The cave eventually became too cold even for the most avid beer drinker, and so we soon finished our meals and headed back down towards Zabljak. The trail back to town was unfamiliar but marked well enough and wove through a pocketed field of boulders before bottoming out in a grassy valley above the tree line. There in the valley sat one lonely house, perfectly still in the center of an expanse of green space. I wondered how beautiful yet lonesome a life in such a place would be, though of course this did not reflect consideration of life in decades past. Perhaps, like the man selling beer on our ascent, this house used to be lively but had slowly lost its relevance as people moved from the mountains for jobs in the cities. The hut’s owners must have cared for it greatly all the same; the rich dark color of the wood brought out the perfect angles of a well constructed dwelling to withstand hard mountain winters and enjoy pleasant sunny summers.

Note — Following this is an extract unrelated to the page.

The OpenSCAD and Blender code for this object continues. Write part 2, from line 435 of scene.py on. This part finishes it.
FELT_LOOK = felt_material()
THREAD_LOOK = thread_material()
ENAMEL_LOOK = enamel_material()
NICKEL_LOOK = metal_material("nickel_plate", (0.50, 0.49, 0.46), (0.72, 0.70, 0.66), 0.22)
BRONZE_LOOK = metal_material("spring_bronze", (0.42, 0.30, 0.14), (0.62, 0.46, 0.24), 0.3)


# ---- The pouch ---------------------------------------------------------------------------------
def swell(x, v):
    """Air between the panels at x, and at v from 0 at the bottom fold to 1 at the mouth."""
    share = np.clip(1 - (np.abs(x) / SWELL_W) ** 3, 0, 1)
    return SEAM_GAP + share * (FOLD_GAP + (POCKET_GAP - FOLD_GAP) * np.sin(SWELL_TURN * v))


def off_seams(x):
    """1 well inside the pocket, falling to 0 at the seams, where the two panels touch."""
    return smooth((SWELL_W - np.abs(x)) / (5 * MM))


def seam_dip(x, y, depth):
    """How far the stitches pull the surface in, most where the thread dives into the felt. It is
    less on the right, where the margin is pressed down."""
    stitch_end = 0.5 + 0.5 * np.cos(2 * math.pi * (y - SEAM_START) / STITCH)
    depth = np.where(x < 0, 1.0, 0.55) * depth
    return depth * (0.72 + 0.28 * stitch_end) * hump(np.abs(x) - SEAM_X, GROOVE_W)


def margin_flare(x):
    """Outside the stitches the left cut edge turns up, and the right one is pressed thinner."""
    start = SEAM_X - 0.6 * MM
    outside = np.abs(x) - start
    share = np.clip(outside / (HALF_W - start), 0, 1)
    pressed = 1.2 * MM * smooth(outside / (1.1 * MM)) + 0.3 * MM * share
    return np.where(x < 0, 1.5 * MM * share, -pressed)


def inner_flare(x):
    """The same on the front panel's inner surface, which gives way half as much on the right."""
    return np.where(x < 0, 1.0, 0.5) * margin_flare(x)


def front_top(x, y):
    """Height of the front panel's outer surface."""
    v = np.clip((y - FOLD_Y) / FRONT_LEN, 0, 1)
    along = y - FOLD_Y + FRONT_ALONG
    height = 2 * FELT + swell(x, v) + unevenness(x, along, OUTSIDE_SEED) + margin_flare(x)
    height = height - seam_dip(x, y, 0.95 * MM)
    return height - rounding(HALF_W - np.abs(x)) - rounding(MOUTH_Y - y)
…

We finally reached the forest, and from there the descent to the Black Lake was a rather quick affair. The Australians in the group departed to return to the hostel for shower and food while I stayed behind to lounge by the lake with the hikers we’d met that day on the hike. The water, while clear and smooth, was a bit too cold for a relaxing swim, so I joined the others instead in merely soaking up the sun from the rocky shore of the lake.

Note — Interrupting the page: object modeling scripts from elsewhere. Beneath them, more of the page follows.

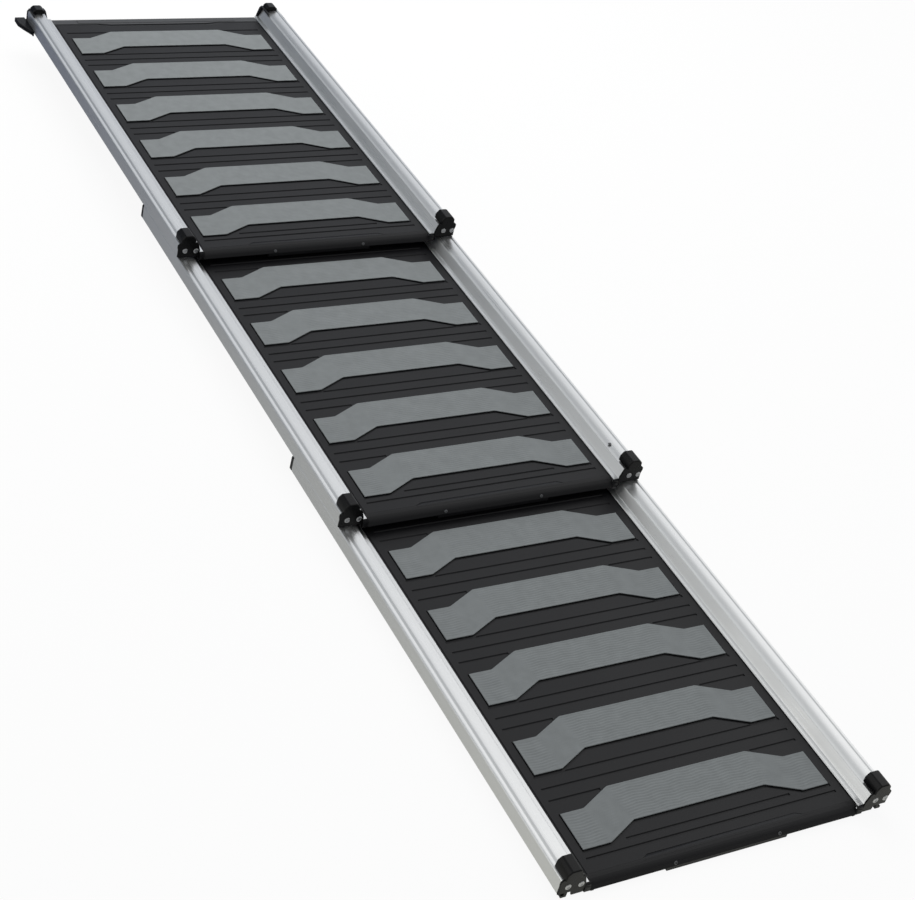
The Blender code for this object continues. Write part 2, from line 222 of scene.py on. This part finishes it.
# Takes the evaluated shape as a plain mesh: welded, turned outward, smooth up to an angle, flat faces flat
def settled(piece, angle=35):
    mesh = evaluated(piece)
    work = bmesh.new()
    work.from_mesh(mesh)
    bmesh.ops.remove_doubles(work, verts=work.verts, dist=weld)
    bmesh.ops.recalc_face_normals(work, faces=work.faces)
    work.to_mesh(mesh)
    work.free()
    mesh.polygons.foreach_set("use_smooth", [True] * len(mesh.polygons))
    mesh.set_sharp_from_angle(angle=math.radians(angle))
    piece.data = mesh
    flat = piece.modifiers.new("flatFaces", "WEIGHTED_NORMAL")
    flat.keep_sharp = True
    piece.data = evaluated(piece)


# A small radius on each edge that is sharper than the look's angle
def soften(piece, look, clamp=True):
    edge = piece.modifiers.new("edges", "BEVEL")
    edge.width = look["width"] * mm
    edge.segments = look["segments"]
    edge.limit_method = "ANGLE"
    edge.angle_limit = math.radians(look["angle"])
    edge.use_clamp_overlap = clamp


# The small radius that the die gives each edge, in mm and degrees
railEdge = {"width": 0.3, "segments": 2, "angle": 24}

# Section of a rail, |X| and Z in mm: outer wall, ridge, dip, top, shoulder, inner wall, ledge, open track.
# The plain rail has an open track at the dip. This one closes it, so the hooks above lie inside the metal.
railProfile = [
    (214.9, 0.0), (214.9, 17.8), (214.6, 18.8), (214.0, 19.5), (213.2, 19.8), (211.4, 19.8),
    (210.6, 19.6), (209.9, 19.3), (209.2, 19.1), (208.4, 19.15), (207.2, 19.4), (206.0, 19.7),
    (205.0, 19.8), (203.0, 19.8), (201.0, 19.65), (199.0, 19.32), (197.0, 18.85), (195.0, 18.25),
    (193.2, 17.75), (191.6, 17.4), (190.3, 17.2), (189.6, 16.7), (184.2, 5.9), (183.4, 5.0),
    (178.0, 5.0), (177.0, 4.7), (176.5, 4.2), (176.5, 3.8), (182.8, 3.8), (182.8, 1.2),
    (176.5, 1.2), (176.5, 0.0), (186.2, 0.0), (186.2, 5.4), (190.9, 16.2), (193.5, 16.7),
    (197.0, 17.6), (200.6, 18.0), (200.6, 11.1), (213.1, 11.1), (213.1, 0.0),
]


# Writes the map that the die lines follow: U across the face, V along the rail
def mapProfile(mesh):
    layer = mesh.uv_layers.new(name="profile")
    for face in mesh.polygons:
        upright = abs(face.normal.x) > abs(face.normal.z)
        for corner in face.loop_indices:
            point = mesh.vertices[mesh.loops[corner].vertex_index].co
            layer.data[corner].uv = (point.z if upright else point.x, point.y)


# A rail with its sloped inner wall, soft shoulder and dip, in the place of the plain one
def makeRail(section, side):
    node = f"{section}_rail_{side}"
    low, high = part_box(node)
    out = -mm if side == "left" else mm
    work = bmesh.new()
    near = [work.verts.new((x * out, low.y, low.z + z * mm)) for x, z in railProfile]
    far = [work.verts.new((x * out, high.y, low.z + z * mm)) for x, z in railProfile]
    work.faces.new(near)
    work.faces.new(far[::-1])
    for corner in range(len(near)):
        work.faces.new((near[corner], near[corner - 1], far[corner - 1], far[corner]))
    mesh = bpy.data.meshes.new(node + "_profile")
    work.to_mesh(mesh)
    work.free()
    piece = newObject(node + "_profile", mesh)
    soften(piece, railEdge, clamp=False)
    settled(piece)
    mapProfile(piece.data)
    piece.data.materials.clear()
    piece.data.materials.append(aluminium)
    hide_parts(node)
    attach(piece, section + "_section")


for section in sections:
    for side in ("left", "right"):
        makeRail(section, side)
print("rails are rounded")

lipSeat = {"back": 10.0, "shift": 0.28}  # mm: what lies this far behind a lip's front closes up to the deck


capEdge = {"width": 0.45, "segments": 2, "angle": 38, "flat": 0.5}  # faces within the last angle are one


# A moulding in black plastic that takes the place of the plain, faceted one
def placeMoulding(piece, node, section):
    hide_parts(node)
    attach(piece, section + "_section")


def makeLip(section):
    node = section + "_front_lip"
    mesh = nodes[node].data.copy()
    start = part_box(node)[0].y + lipSeat["back"] * mm
    for vertex in mesh.vertices:
        if vertex.co.y > start:
            vertex.co.y += lipSeat["shift"] * mm
    piece = newObject(node + "_moulding", mesh)
    settled(piece, 30)
    placeMoulding(piece, node, section)


# A cap with the small radius that its mould gives each edge
def makeCap(section, place):
    node = f"{section}_{place}"
    work = bmesh.new()
    work.from_mesh(nodes[node].data)
    bmesh.ops.remove_doubles(work, verts=work.verts, dist=weld)
    flatWithin = math.radians(capEdge["flat"])
    bmesh.ops.dissolve_limit(work, angle_limit=flatWithin, verts=work.verts, edges=work.edges)
    mesh = nodes[node].data.copy()
    work.to_mesh(mesh)
    work.free()
    piece = newObject(node + "_moulding", mesh)
    soften(piece, capEdge)
    settled(piece, 40)
    placeMoulding(piece, node, section)


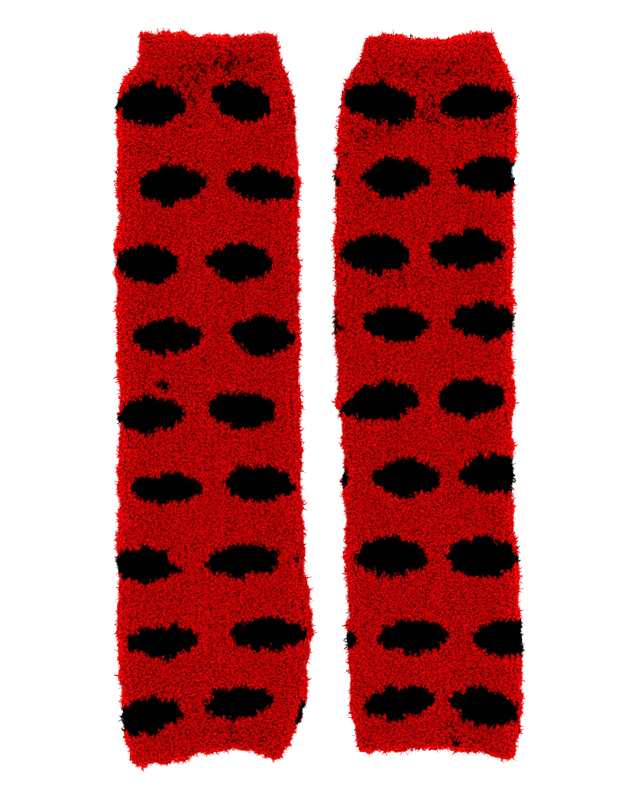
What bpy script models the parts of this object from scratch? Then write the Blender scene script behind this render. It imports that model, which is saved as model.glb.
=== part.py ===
"""Pair of toddler leg warmers in fuzzy yarn, laid flat side by side.

Metres, +Z up. The pair lies on the plane z = 0 with both top cuffs towards +Y.
Each leg warmer is a knitted tube in three pieces: a turned elastic cuff at the top, the
leg, and a shorter elastic cuff at the ankle. Every piece is one closed wall round an open
hollow. Laid flat, the two layers of the tube lie on each other, so the hollow is a slit
that widens at the side folds and at the mouths. The walls reach as far as the pile does.
"""
from collections import namedtuple
from math import cos, exp, pi, radians, sin, sqrt

import bmesh
import bpy
from mathutils import Vector

MM = 0.001

# Driving sizes, in millimetres.
LEG_HEIGHT = 8.8        # two layers of the leg, pile to pile, at the side folds
CUFF_HEIGHT = 9.6       # two layers of a doubled cuff
MIDDLE_SAG = 0.7        # how much lower the upper layer lies midway between the folds
SIDE_ROUND = 5.0        # how far a side fold takes to turn from one layer to the other
LOWER_WALL = 3.9        # layer that rests, with its pile
SIDE_WALL = 4.4         # wall at a side fold, seen from above
SLIT = 0.5              # between the layers where they lie on each other
SLIT_AT_FOLD = 0.6      # added along the side folds
SLIT_AT_MOUTH = 1.4     # added at a mouth
MOUTH_REACH = 6.0       # length over which a mouth closes to the slit
TOP_CUFF = 14.0         # length of the top cuff
BOTTOM_CUFF = 10.0      # length of the bottom cuff
SEAM_GAP = 0.3          # between a cuff and the leg
SEAM_DIP = 1.0          # how far the upper layer is drawn in where a cuff is joined
SEAM_DIP_SIDE = 0.3     # the same at each side fold
SEAM_REACH = 3.2        # length over which the cloth is drawn in, each side of the seam
RIM_ROUND = 3.0         # rounding of a hem
RIM_LIFT = 0.5          # share of that rounding on the side that rests
HEM_FADE = 55.0         # length over which the curve of a hem dies out in the leg

# Places of the two, in millimetres: the right one from the left one.
AXIS_SPACING = 91.5
RIGHT_HIGHER = 0.9

# Points round one section, and sections along the pieces.
LOWER_POINTS = 9
FOLD_POINTS = 5
UPPER_POINTS = 13
RIM_STEPS = (0.0, 0.5, 1.5, 3.0)
SEAM_STEPS = (0.0, 1.4, 3.2)
LEG_STEP = 10.5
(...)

Eventually hunger got the better of me, so I bid a last goodbye to this ragtag group of hikers and made my way back to the hostel for one last night in Zabljak. A quick bowl of cheesy pasta hit the spot, and I devoured it in minutes before taking a seat on the crowded benches outside the hostel to join the Australians, Brits, and two Montenegrins who ran the hostel for a night of music and talk. Rakija began to flow, the rhythm transitioned from jazz to bossa nova to rock, and talk of hiking, travel, and life carried us all late into the night.